> **Set task**
The lines beneath this instruction, from the first through the one containing "turn in degrees", must be transcribed exactly; no other line belongs in the output.

(Scripts that build objects)

_ _ _

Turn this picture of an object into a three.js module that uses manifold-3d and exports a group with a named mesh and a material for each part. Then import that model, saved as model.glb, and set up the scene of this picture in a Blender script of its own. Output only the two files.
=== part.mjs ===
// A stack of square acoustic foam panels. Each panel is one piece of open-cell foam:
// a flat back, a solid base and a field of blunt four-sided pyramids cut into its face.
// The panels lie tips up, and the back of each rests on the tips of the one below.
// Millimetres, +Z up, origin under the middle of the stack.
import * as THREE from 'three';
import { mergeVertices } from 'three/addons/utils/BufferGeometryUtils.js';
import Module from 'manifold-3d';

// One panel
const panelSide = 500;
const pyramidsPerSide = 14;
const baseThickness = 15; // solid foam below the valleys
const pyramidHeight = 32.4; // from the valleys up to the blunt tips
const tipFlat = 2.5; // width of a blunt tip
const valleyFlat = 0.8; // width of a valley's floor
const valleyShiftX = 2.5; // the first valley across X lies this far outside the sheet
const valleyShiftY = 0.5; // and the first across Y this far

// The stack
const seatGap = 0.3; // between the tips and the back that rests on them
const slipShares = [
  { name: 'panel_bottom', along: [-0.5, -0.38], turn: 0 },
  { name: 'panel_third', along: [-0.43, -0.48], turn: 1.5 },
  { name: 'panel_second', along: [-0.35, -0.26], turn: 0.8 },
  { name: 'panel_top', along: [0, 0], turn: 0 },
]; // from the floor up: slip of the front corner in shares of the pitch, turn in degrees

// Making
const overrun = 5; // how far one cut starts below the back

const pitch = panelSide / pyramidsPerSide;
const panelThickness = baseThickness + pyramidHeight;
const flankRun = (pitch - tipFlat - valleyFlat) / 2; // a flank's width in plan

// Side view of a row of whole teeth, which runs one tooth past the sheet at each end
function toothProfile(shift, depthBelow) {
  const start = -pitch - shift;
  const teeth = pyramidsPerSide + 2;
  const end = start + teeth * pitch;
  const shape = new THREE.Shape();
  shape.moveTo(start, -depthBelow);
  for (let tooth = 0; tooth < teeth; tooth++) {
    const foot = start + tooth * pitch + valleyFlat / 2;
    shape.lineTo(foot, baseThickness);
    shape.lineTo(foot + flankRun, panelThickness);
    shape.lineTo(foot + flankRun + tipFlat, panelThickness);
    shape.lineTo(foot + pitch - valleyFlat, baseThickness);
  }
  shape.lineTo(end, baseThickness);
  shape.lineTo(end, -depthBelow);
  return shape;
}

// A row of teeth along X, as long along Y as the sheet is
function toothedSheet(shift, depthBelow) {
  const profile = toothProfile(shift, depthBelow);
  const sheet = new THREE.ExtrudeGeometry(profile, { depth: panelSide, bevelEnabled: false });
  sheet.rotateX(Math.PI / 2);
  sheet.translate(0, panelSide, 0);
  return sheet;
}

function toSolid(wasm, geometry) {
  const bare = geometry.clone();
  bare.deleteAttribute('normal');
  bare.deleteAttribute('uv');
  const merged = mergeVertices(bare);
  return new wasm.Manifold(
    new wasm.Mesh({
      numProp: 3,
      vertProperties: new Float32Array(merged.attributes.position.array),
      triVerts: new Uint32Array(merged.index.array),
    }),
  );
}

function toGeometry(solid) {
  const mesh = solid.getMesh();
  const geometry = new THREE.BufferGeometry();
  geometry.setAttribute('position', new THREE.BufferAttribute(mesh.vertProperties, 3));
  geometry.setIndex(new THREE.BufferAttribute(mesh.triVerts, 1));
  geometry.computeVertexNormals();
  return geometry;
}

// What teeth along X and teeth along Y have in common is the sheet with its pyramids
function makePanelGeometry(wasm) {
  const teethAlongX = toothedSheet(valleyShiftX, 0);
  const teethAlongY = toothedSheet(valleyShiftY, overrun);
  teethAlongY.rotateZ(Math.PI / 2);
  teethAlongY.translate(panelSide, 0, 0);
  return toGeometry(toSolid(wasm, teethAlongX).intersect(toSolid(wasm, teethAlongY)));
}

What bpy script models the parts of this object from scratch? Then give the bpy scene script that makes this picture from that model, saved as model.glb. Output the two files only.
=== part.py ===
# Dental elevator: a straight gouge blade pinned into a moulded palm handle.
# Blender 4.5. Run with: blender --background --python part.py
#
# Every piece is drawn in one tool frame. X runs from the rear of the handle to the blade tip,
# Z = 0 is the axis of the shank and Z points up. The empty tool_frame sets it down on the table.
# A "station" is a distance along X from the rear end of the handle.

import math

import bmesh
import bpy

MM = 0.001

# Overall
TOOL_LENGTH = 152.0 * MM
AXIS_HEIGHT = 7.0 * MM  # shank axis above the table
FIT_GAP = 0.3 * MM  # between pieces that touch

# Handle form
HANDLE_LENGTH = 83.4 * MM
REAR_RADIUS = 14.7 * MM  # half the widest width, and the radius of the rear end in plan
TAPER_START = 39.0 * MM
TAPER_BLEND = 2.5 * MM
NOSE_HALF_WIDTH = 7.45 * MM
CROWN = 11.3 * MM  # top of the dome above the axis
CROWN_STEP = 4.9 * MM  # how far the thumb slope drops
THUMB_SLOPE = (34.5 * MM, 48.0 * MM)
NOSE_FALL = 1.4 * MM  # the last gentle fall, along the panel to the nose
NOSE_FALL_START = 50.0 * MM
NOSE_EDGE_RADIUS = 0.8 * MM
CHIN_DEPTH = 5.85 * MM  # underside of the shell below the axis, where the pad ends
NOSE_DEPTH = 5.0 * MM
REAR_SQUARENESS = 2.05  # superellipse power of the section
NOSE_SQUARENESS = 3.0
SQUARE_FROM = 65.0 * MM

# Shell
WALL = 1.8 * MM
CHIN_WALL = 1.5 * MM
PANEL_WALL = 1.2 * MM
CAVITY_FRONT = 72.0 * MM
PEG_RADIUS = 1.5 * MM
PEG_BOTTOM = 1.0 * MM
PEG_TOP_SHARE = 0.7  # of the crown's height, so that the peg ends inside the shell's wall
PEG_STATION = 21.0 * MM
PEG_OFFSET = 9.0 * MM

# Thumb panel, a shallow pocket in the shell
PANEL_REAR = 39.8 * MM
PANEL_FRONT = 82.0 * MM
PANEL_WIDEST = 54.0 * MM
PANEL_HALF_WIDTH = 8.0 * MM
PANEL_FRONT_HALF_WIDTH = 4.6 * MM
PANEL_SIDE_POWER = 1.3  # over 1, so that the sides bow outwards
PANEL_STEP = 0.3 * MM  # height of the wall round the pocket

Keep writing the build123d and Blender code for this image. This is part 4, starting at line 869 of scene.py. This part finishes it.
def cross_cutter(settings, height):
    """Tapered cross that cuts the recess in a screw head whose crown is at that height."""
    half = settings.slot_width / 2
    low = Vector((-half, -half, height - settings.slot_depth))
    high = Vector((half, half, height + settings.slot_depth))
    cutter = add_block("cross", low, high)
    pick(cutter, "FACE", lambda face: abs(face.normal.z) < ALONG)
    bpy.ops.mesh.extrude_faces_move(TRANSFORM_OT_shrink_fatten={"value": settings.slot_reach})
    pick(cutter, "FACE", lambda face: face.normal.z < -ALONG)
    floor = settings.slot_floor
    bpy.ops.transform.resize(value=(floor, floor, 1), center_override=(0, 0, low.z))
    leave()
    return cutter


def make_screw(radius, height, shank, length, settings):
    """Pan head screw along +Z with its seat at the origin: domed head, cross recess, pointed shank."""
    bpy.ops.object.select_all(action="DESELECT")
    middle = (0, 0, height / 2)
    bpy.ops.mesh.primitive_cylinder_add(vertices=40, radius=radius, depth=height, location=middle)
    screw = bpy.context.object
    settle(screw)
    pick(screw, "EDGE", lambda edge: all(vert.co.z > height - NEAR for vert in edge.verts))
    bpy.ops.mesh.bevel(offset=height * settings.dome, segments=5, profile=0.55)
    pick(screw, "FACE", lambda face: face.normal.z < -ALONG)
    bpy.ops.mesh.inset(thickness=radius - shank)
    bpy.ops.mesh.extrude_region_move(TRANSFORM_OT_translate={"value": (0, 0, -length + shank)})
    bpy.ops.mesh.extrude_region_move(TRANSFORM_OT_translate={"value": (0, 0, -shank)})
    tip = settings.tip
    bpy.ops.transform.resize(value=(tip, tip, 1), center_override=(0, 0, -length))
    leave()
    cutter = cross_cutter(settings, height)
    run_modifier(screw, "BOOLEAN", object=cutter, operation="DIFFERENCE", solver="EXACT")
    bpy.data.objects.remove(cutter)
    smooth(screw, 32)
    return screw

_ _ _

> **Answer to this exercise**
Turn this picture of an object into a three.js module that uses manifold-3d and exports a group with a named mesh and a material for each part. Then import that model, saved as model.glb, and set up the scene of this picture in a Blender script of its own. Output only the two files.
=== part.mjs ===
// A stack of square acoustic foam panels. Each panel is one piece of open-cell foam:
// a flat back, a solid base and a field of blunt four-sided pyramids cut into its face.
// The panels lie tips up, and the back of each rests on the tips of the one below.
// Millimetres, +Z up, origin under the middle of the stack.
import * as THREE from 'three';
import { mergeVertices } from 'three/addons/utils/BufferGeometryUtils.js';
import Module from 'manifold-3d';

// One panel
const panelSide = 500;
const pyramidsPerSide = 14;
const baseThickness = 15; // solid foam below the valleys
const pyramidHeight = 32.4; // from the valleys up to the blunt tips
const tipFlat = 2.5; // width of a blunt tip
const valleyFlat = 0.8; // width of a valley's floor
const valleyShiftX = 2.5; // the first valley across X lies this far outside the sheet
const valleyShiftY = 0.5; // and the first across Y this far

// The stack
const seatGap = 0.3; // between the tips and the back that rests on them
const slipShares = [
  { name: 'panel_bottom', along: [-0.5, -0.38], turn: 0 },
  { name: 'panel_third', along: [-0.43, -0.48], turn: 1.5 },
  { name: 'panel_second', along: [-0.35, -0.26], turn: 0.8 },
  { name: 'panel_top', along: [0, 0], turn: 0 },
]; // from the floor up: slip of the front corner in shares of the pitch, turn in degrees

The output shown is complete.